Blueberries are ready for picking. Netting is up but those crafty catbirds have discovered a way in that we have yet to detect. Each time we liberate one from the blueberry bed it lands in the raspberries to increase our consternation. Last evening while we were delighting in watching our air force of dragonflies pluck mosquitos out of the air, we also saw the catbirds, robins and even finches darting in and out of the raspberries enjoying the sweet fruit. I can't fault them for their good taste, and suspect that we have enough to share with them this season. They really seem to enjoy the fruit as much as I do....

Plums are hanging on for the most part. We lost lots in the heavy rain earlier this month, but those left behind are growing well. Tom reports that he has peaches this year in Leyden so we should have some Dancing Bear Peach Preserve again in September.

Blackberries have set fewer fruits than it appeared earlier but I'm confident that we'll have enough. I'm not sure why more fruit didn't set - these Teddy Berries are, of course, really an unknown variety so it could be that they're just not optimally suited to our land.

Good news for all the fans of Mad Hatter's Pepper Preserve - Peppers are exploding! The Italias are beginning to redden already and there are many chilies of many kinds that we're variety trialling this year. With luck we'll have it back in stock by the end of August.
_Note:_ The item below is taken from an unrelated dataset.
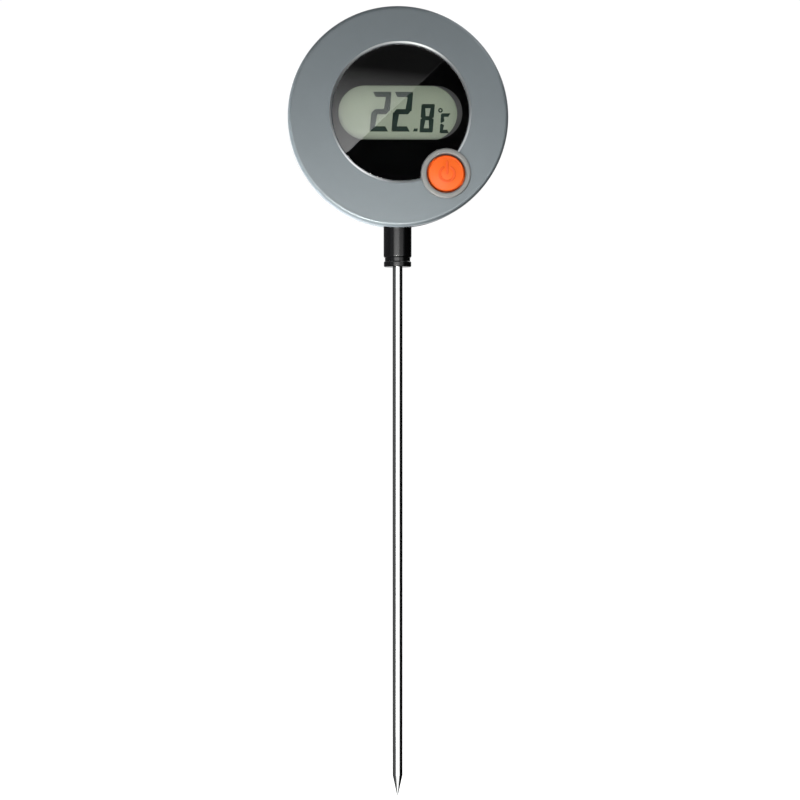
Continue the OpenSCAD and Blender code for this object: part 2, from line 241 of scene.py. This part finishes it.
def cover(mat, socket, factor, value):
    """Mixes value over what the shader's socket already has, by factor."""
    nodes, links = mat.node_tree.nodes, mat.node_tree.links
    target = nodes["Principled BSDF"].inputs[socket]
    mix = nodes.new("ShaderNodeMix")
    mix.data_type = "RGBA" if target.type == "RGBA" else "FLOAT"
    if target.is_linked:
        links.new(target.links[0].from_socket, mix.inputs["A"])
    else:
        mix.inputs["A"].default_value = target.default_value
    mix.inputs["B"].default_value = value
    links.new(factor, mix.inputs["Factor"])
    links.new(mix.outputs["Result"], target)


def paint_chamfer_highlight(mat, inner, outer, colour, rough):
    """Painted highlight on the chamfer around the window: a brighter, fully metallic copy of the paint on the
    ring between two radii from its axis.
    """
    nodes, links = mat.node_tree.nodes, mat.node_tree.links
    where = nodes.new("ShaderNodeTexCoord")
    flat = nodes.new("ShaderNodeVectorMath")
    flat.operation = "MULTIPLY"
    flat.inputs[1].default_value = (1, 0, 1)
    distance = nodes.new("ShaderNodeVectorMath")
    distance.operation = "DISTANCE"
    distance.inputs[1].default_value = WINDOW
    inside = nodes.new("ShaderNodeMath")
    inside.operation = "COMPARE"
    inside.inputs[1].default_value = (inner + outer) / 2
    inside.inputs[2].default_value = (outer - inner) / 2
    links.new(where.outputs["Object"], flat.inputs[0])
    links.new(flat.outputs["Vector"], distance.inputs[0])
    links.new(distance.outputs["Value"], inside.inputs[0])
    for socket, value in (("Base Color", (*colour, 1)), ("Roughness", rough), ("Metallic", 1.0)):
        cover(mat, socket, inside.outputs["Value"], value)


def paint_recess_shade(mat, face, depth, colour):
    """Painted shade in the recesses of a head whose flat face, towards +Y, is at face: the colour turns
    darker below the face.
    """
    nodes, links = mat.node_tree.nodes, mat.node_tree.links
    shade_start = 0.05 * MM  # the first part of the recess stays unshaded, then the painted shade begins
    where = nodes.new("ShaderNodeTexCoord")
    split = nodes.new("ShaderNodeSeparateXYZ")
    links.new(where.outputs["Object"], split.inputs["Vector"])
    below = nodes.new("ShaderNodeMapRange")
    below.inputs["From Min"].default_value = face - shade_start
    below.inputs["From Max"].default_value = face - depth
    links.new(split.outputs["Y"], below.inputs["Value"])
    cover(mat, "Base Color", below.outputs["Result"], (*colour, 1))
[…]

The herbs are thriving everywhere and it's time for me to wrap this up and make some French Tarragon Vinegar. Teddy is in deep sleep under the house - it's the way he gets through these hot, humid days; Rosie is outside waiting for me to do something exciting (but I think it's too hot for a romp through the woods) and Auggie is sleeping in the catnip. Lazy summer day today - tomorrow - more raspberries!

Product Notes

As I was making the French Tarragon Vinegar I realized it was high time to alert you to changes to our vinegar lines. The high quality, organic white wine vinegar which we've been using for more than a decade is no longer available to us. Last season we bought two barrels of excellent organic red wine vinegar from the same company and are slowly switching vinegars. This new vinegar will go well with some of our flavors, like everybody's favorite, Blenda d'Italia, but there are other herbs, most notably French Tarragon, whose delicate flavor competes with the fruity, more assertive red wine vinegar. I've reserved the last of the white wine vinegar for French Tarragon, Lavender Flower, and Lemon Italia Vinegars. After this they'll be available in red wine vinegar only by special request. In tall (375 ml) bottles we'll offer Blenda d'Italia, Herbes de Provence and Queen of Hearts Raspberry Vinegars. In the petite (190 ml) bottles we'll offer Purple Ruffles Basil, Rosemary and Raspberry.

PS: July 29 - Raspberry count is now over 200 pints and we're still not at midway! Teddy turns 11 1/2 today - who would have thought!?!?!? The weather is splendid - the glorious days of high summer.